Health and Safety on New Zealand Construction Sites has always been a headache, but with a few easy “fixes” you can sort out a number of critical issues that our auditors find often.

1.   Ensure the Hazard Board is updated daily.

Probably 90% of the boards we see are completely out of date and irrelevant to the site. This a big concern for us, as the Hazard Board is a key part of the Hazard Communication process, and updating the board can help fulfil your and the contractor’s legal duty to communicate hazards.

Fixing this is easy and can be as simple as ensuring that you keep a whiteboard marker / pen inside the site Safety kit or beside the SSSP. Change the documentation template (if you use one) to include a reminder to update the board on the Sign in Page.

2.   Make sure the SSSP is in an easily accessible location

15% of sites we visit have no SSSP onsite, or at least none that the contractors could find! During the work, it’s not uncommon for the site documentation to be scattered throughout the site – not a good look if Worksafe turns up.
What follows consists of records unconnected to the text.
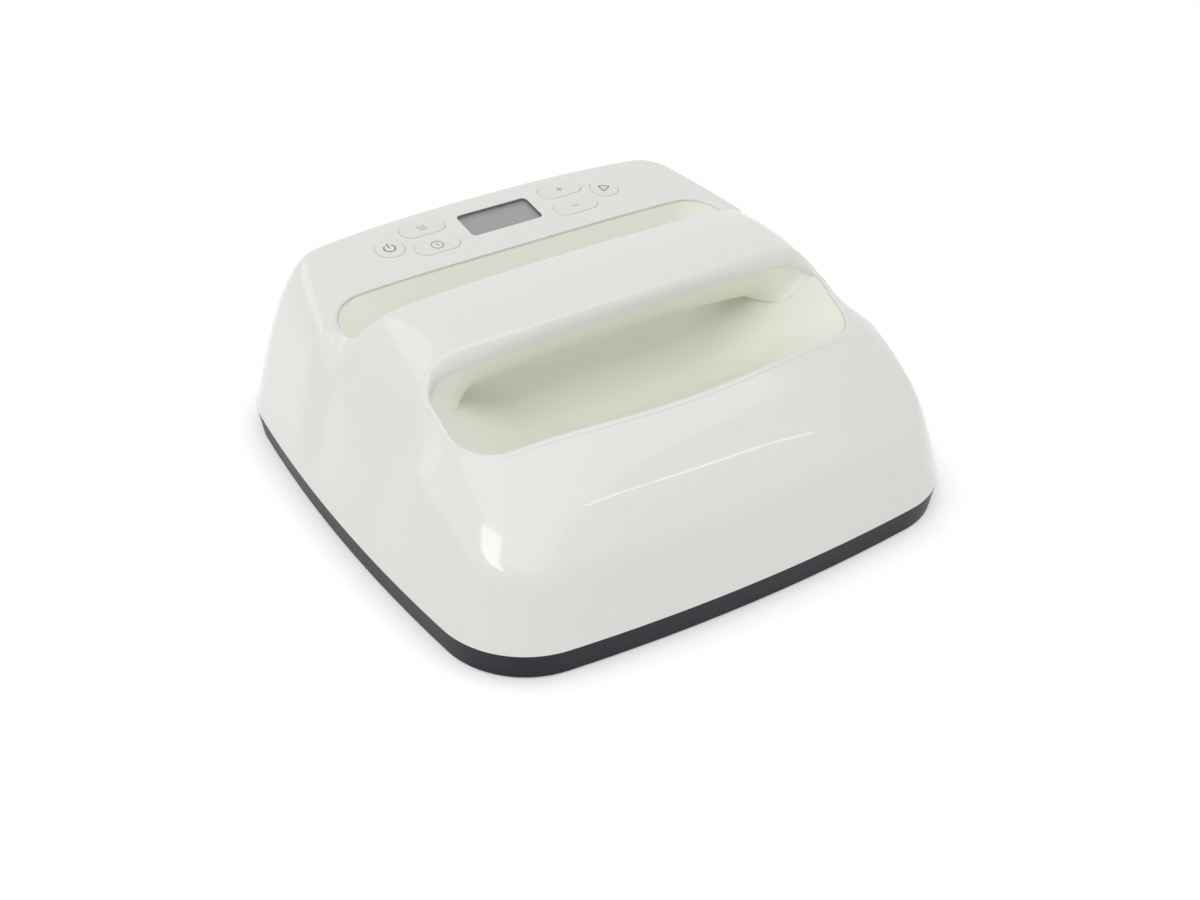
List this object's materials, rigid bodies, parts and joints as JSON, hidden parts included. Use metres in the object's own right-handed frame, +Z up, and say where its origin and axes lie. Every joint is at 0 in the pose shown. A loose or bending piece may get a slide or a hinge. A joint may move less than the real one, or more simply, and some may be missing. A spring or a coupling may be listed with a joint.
{
  "type": "handheld heat press",
  "caption": "Square handheld heat press: a moulded dome with a bar handle across a hand well, a sloping control panel with a display, and a flat heated plate below.",
  "frame": {"origin": "middle of the heated plate's lower face, which rests on the work", "axes": "+Z up, -Y the front slope ahead of the hand well, +Y the control panel, +X right"},
  "size_m": [0.25, 0.25, 0.096],
  "materials": {
    "shell_white": "glossy",
    "button_white": "satin",
    "grip_cream": "soft satin",
    "ring_slate": "satin",
    "window_clear": "clear",
    "display_grey": "satin",
    "plate_coated": "non-stick coating",
    "heater_steel": "dull",
    "fibre_blanket": "matte",
    "sheet_steel": "satin",
    "ceramic": "matte",
    "screw_steel": "satin",
    "board_green": "satin",
    "black_plastic": "satin",
    "lead_rubber": "matte"
  },
  "bodies": {
    "housing": {"upper_shell": "shell_white", "hand_well": "grip_cream", "handle_grip": "grip_cream", "lower_housing": "ring_slate", "display_window": "window_clear", "display_module": "display_grey", "heat_plate": "plate_coated", "outer_heater": "heater_steel", "inner_heater": "heater_steel", "plate_insulation": "fibre_blanket", "heat_shield": "sheet_steel", "plate_spacers": "ceramic", "plate_screws": "screw_steel", "shield_screws": "screw_steel", "housing_screws": "screw_steel", "grip_screws": "screw_steel", "board_screws": "screw_steel", "panel_screws": "screw_steel", "temperature_sensor": "sheet_steel", "thermal_fuse": "ceramic", "board_pillars": "black_plastic", "power_board": "board_green", "control_board": "board_green", "terminal_block": "black_plastic", "transformer": "black_plastic", "relay": "black_plastic", "capacitor": "black_plastic", "heater_leads": "lead_rubber", "switches": "black_plastic", "beeper": "black_plastic", "cord_gland": "ring_slate", "gland_nut": "ring_slate"},
    "power_button": {"power_button": "button_white"},
    "start_button": {"start_button": "button_white"},
    "temperature_button": {"temperature_button": "button_white"},
    "timer_button": {"timer_button": "button_white"},
    "plus_button": {"plus_button": "button_white"},
    "minus_button": {"minus_button": "button_white"}
  },
  "joints": [
    {"name": "power_press", "type": "slide", "parent": "housing", "child": "power_button", "axis": [0, 0.1191, -0.9929], "range_m": [0, 0.0008], "stiffness_N_per_m": 900},
    {"name": "start_press", "type": "slide", "parent": "housing", "child": "start_button", "axis": [0, 0.1191, -0.9929], "range_m": [0, 0.0008], "stiffness_N_per_m": 900},
    {"name": "temperature_press", "type": "slide", "parent": "housing", "child": "temperature_button", "axis": [0, 0.1191, -0.9929], "range_m": [0, 0.0008], "stiffness_N_per_m": 900},
    {"name": "timer_press", "type": "slide", "parent": "housing", "child": "timer_button", "axis": [0, 0.1191, -0.9929], "range_m": [0, 0.0008], "stiffness_N_per_m": 900},
    {"name": "plus_press", "type": "slide", "parent": "housing", "child": "plus_button", "axis": [0, 0.1191, -0.9929], "range_m": [0, 0.0008], "stiffness_N_per_m": 900},
    {"name": "minus_press", "type": "slide", "parent": "housing", "child": "minus_button", "axis": [0, 0.1191, -0.9929], "range_m": [0, 0.0008], "stiffness_N_per_m": 900}
  ]
}
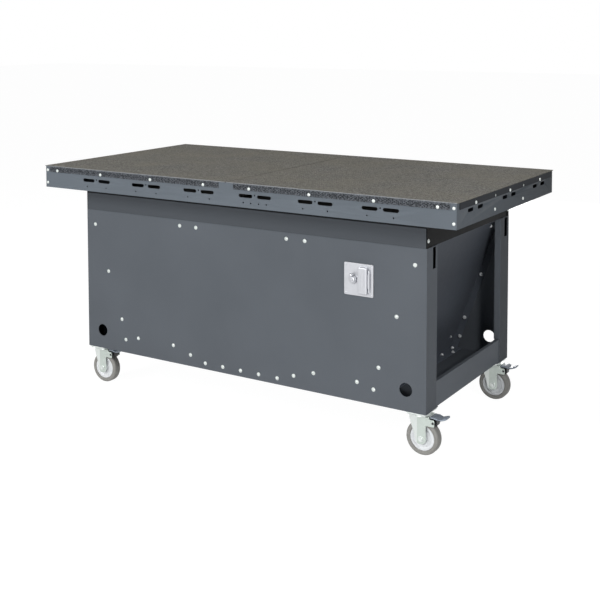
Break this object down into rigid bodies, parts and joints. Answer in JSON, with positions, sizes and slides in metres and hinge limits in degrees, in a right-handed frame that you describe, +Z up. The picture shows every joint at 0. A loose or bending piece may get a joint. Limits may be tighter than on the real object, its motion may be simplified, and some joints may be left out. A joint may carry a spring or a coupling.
{
  "type": "downdraft work table",
  "caption": "Work table on braked casters with a perforated top that draws dust down through filters into a sloped hopper, a built-in blower and open end bays.",
  "frame": {"origin": "on the floor under the middle of the table", "axes": "+X along the length to the end nearer the switch, +Y from the front with the switch to the rear, +Z up"},
  "size_m": [1.8596, 0.9706, 0.93],
  "materials": {
    "rim_paint": "satin powder coat",
    "body_paint": "satin powder coat",
    "top_paint": "worn powder coat",
    "inner_paint": "satin powder coat",
    "filter_media": "pleated",
    "galvanised": "galvanised",
    "motor_paint": "semi-gloss",
    "cover_metal": "cast, satin",
    "zinc": "zinc plated",
    "white_moulding": "moulded",
    "pedal_moulding": "moulded",
    "tyre": "moulded tread"
  },
  "bodies": {
    "table": {"rim_front": "rim_paint", "rim_rear": "rim_paint", "rim_left": "rim_paint", "rim_right": "rim_paint", "grate_left": "top_paint", "grate_right": "top_paint", "collar_front": "body_paint", "collar_rear": "body_paint", "collar_left": "body_paint", "collar_right": "body_paint", "front_panel": "body_paint", "rear_panel": "body_paint", "front_post_left": "body_paint", "front_post_right": "body_paint", "rear_post_left": "body_paint", "rear_post_right": "body_paint", "base_pan_left": "body_paint", "base_pan_right": "body_paint", "support_beam_front": "inner_paint", "support_beam_rear": "inner_paint", "hopper_end_left": "inner_paint", "hopper_end_right": "inner_paint", "hopper_floor_left": "inner_paint", "hopper_floor_right": "inner_paint", "sump_pan": "inner_paint", "cross_beam_left": "inner_paint", "cross_beam_right": "inner_paint", "filter_left": "filter_media", "filter_middle": "filter_media", "filter_right": "filter_media", "blower_base": "galvanised", "blower_housing": "galvanised", "blower_duct": "galvanised", "electrical_box": "galvanised", "blower_motor": "motor_paint", "cover_plate": "cover_metal", "caster_fl_plate": "zinc", "caster_fr_plate": "zinc", "caster_rl_plate": "zinc", "caster_rr_plate": "zinc", "socket": "white_moulding"},
    "switch_lever": {"switch_lever": "cover_metal"},
    "socket_lid": {"socket_lid": "cover_metal"},
    "blower_rotor": {"impeller": "galvanised"},
    "caster_fl_fork": {"caster_fl_fork": "zinc"},
    "caster_fl_wheel": {"caster_fl_wheel_centre": "white_moulding", "caster_fl_tyre": "tyre"},
    "caster_fl_brake": {"caster_fl_brake": "pedal_moulding"},
    "caster_fr_fork": {"caster_fr_fork": "zinc"},
    "caster_fr_wheel": {"caster_fr_wheel_centre": "white_moulding", "caster_fr_tyre": "tyre"},
    "caster_fr_brake": {"caster_fr_brake": "pedal_moulding"},
    "caster_rl_fork": {"caster_rl_fork": "zinc"},
    "caster_rl_wheel": {"caster_rl_wheel_centre": "white_moulding", "caster_rl_tyre": "tyre"},
    "caster_rl_brake": {"caster_rl_brake": "pedal_moulding"},
    "caster_rr_fork": {"caster_rr_fork": "zinc"},
    "caster_rr_wheel": {"caster_rr_wheel_centre": "white_moulding", "caster_rr_tyre": "tyre"},
    "caster_rr_brake": {"caster_rr_brake": "pedal_moulding"}
  },
  "joints": [
    {"name": "switch_turn", "type": "hinge", "parent": "table", "child": "switch_lever", "pos_m": [0.4955, -0.41, 0.6059], "axis": [0, 1, 0], "range_deg": [0, 60]},
    {"name": "lid_hinge", "type": "hinge", "parent": "table", "child": "socket_lid", "pos_m": [0.5611, -0.4009, 0.6059], "axis": [0, 0, 1], "range_deg": [0, 110]},
    {"name": "rotor_spin", "type": "hinge", "parent": "table", "child": "blower_rotor", "pos_m": [0, 0.06, 0.4863], "axis": [1, 0, 0], "continuous": true},
    {"name": "caster_fl_swivel", "type": "hinge", "parent": "table", "child": "caster_fl_fork", "pos_m": [-0.7395, -0.34, 0.15], "axis": [0, 0, 1], "continuous": true},
    {"name": "caster_fl_roll", "type": "hinge", "parent": "caster_fl_fork", "child": "caster_fl_wheel", "pos_m": [-0.7295, -0.34, 0.0625], "axis": [0, 1, 0], "continuous": true},
    {"name": "caster_fl_brake_press", "type": "hinge", "parent": "caster_fl_fork", "child": "caster_fl_brake", "pos_m": [-0.6845, -0.34, 0.126], "axis": [0, 1, 0], "range_deg": [0, 8]},
    {"name": "caster_fr_swivel", "type": "hinge", "parent": "table", "child": "caster_fr_fork", "pos_m": [0.7395, -0.34, 0.15], "axis": [0, 0, 1], "continuous": true},
    {"name": "caster_fr_roll", "type": "hinge", "parent": "caster_fr_fork", "child": "caster_fr_wheel", "pos_m": [0.7495, -0.34, 0.0625], "axis": [0, 1, 0], "continuous": true},
    {"name": "caster_fr_brake_press", "type": "hinge", "parent": "caster_fr_fork", "child": "caster_fr_brake", "pos_m": [0.7945, -0.34, 0.126], "axis": [0, 1, 0], "range_deg": [0, 8]},
    {"name": "caster_rl_swivel", "type": "hinge", "parent": "table", "child": "caster_rl_fork", "pos_m": [-0.7395, 0.34, 0.15], "axis": [0, 0, 1], "continuous": true},
    {"name": "caster_rl_roll", "type": "hinge", "parent": "caster_rl_fork", "child": "caster_rl_wheel", "pos_m": [-0.7295, 0.34, 0.0625], "axis": [0, 1, 0], "continuous": true},
    {"name": "caster_rl_brake_press", "type": "hinge", "parent": "caster_rl_fork", "child": "caster_rl_brake", "pos_m": [-0.6845, 0.34, 0.126], "axis": [0, 1, 0], "range_deg": [0, 8]},
    {"name": "caster_rr_swivel", "type": "hinge", "parent": "table", "child": "caster_rr_fork", "pos_m": [0.7395, 0.34, 0.15], "axis": [0, 0, 1], "continuous": true},
    {"name": "caster_rr_roll", "type": "hinge", "parent": "caster_rr_fork", "child": "caster_rr_wheel", "pos_m": [0.7495, 0.34, 0.0625], "axis": [0, 1, 0], "continuous": true},
    {"name": "caster_rr_brake_press", "type": "hinge", "parent": "caster_rr_fork", "child": "caster_rr_brake", "pos_m": [0.7945, 0.34, 0.126], "axis": [0, 1, 0], "range_deg": [0, 8]}
  ]
}
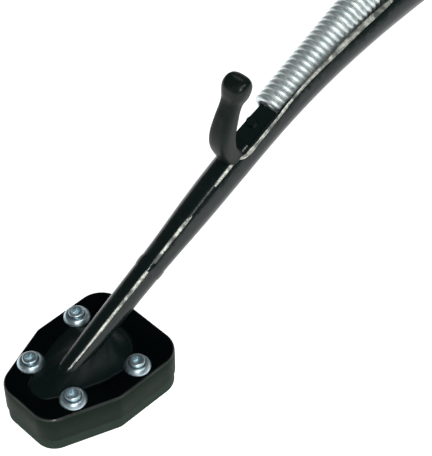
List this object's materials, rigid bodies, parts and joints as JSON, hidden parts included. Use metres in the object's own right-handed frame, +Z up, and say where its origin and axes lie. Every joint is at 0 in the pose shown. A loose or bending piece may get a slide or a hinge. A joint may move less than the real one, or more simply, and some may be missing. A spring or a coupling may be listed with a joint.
{
  "type": "motorcycle side stand",
  "caption": "Folding side stand: ridged forged leg with kick tang, close-wound return spring, clevis bracket and a two-layer foot enlarger clamped by socket screws.",
  "frame": {"origin": "centre of the bracket's mounting face", "axes": "+X from the foot towards the motorcycle and out of the mounting face, +Y towards the front of the motorcycle, +Z up, stand down"},
  "size_m": [0.459, 0.084, 0.229],
  "materials": {
    "black_paint": "satin",
    "black_gloss": "gloss",
    "black_anodised": "satin",
    "sole_black": "matte",
    "zinc": "satin",
    "bronze": "satin",
    "rubber": "matte"
  },
  "bodies": {
    "bracket": {"frame_bracket": "black_paint", "spring_post": "zinc", "stop_pin": "zinc", "bump_pin": "zinc", "bump_roller": "rubber", "pivot_bolt": "zinc", "pivot_washer": "zinc", "thrust_washers": "bronze"},
    "leg": {"leg_bar": "black_gloss", "foot_forging": "black_gloss", "ankle_weld": "black_gloss", "kick_tang": "black_gloss", "anchor_pin": "zinc", "pivot_bush": "bronze", "upper_plate": "black_anodised", "sole_plate": "sole_black", "clamp_screws": "zinc", "cone_washers": "zinc", "sole_nuts": "zinc"},
    "spring": {"return_spring": "zinc"}
  },
  "joints": [
    {"name": "stand_pivot", "type": "hinge", "parent": "bracket", "child": "leg", "pos_m": [-0.06, 0, -0.024], "axis": [-0.4226, 0, 0.9063], "range_deg": [0, 98.85], "deforming": ["return_spring"]},
    {"name": "spring_swing", "type": "hinge", "parent": "leg", "child": "spring", "pos_m": [-0.24901, 0.00568, -0.0718], "axis": [-0.4226, 0, 0.9063], "range_deg": [-5.82, 0]}
  ],
  "couplings": [
    {"joint": "spring_swing", "follows": "stand_pivot", "ratio": -0.0588}
  ]
}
Simple fix – attach the SSSP to the front door using Velcro dots, or place it always at the same location, such as the kitchen bench. If you need to move it, note this on the hazard board. New builds should use a weatherproof site box attached to the fence in a location visible to new arrivals onsite.

3.   Have a system in place to ensure all personal to site are inducted

All contractors, visitors to site, and the homeowner / client + family should be inducted to site to ensure that they’re aware of the risks when they arrive. A common mistake is that the homeowner is not inducted – they absolutely must be, especially if they’re living onsite during the renovations.

Print off A3 signs and affix them around the site reminding people to be inducted. Designate the site Forman and an assistant as responsible for inducting new comers when they arrive.

4.   Ensure all Contractors are Pre-Qualified before they turn up

Pre-Qualification is a great tool to ensure that Contractors are aware of your site requirements before they turn up. This reduces the number of awkward “No, I haven’t got a high-vis” moments and the need to send away key contractors.

Write up an email template which you can attach to works orders / job sheets. This should explain your requirements for sites and include a list of Risks and Hazards that will be present onsite when the Contractor arrives.

5.   Put the break location in a place where people will mingle and talk to each other

Half of the problems onsite can be simply solved by different trades just talking to each other! Sometimes this can be easily fixed by designating a communal break area onsite. All PCBUs have a duty to consult with one another under the HSWA and should be communicating their tasks and associated hazards on a regular basis.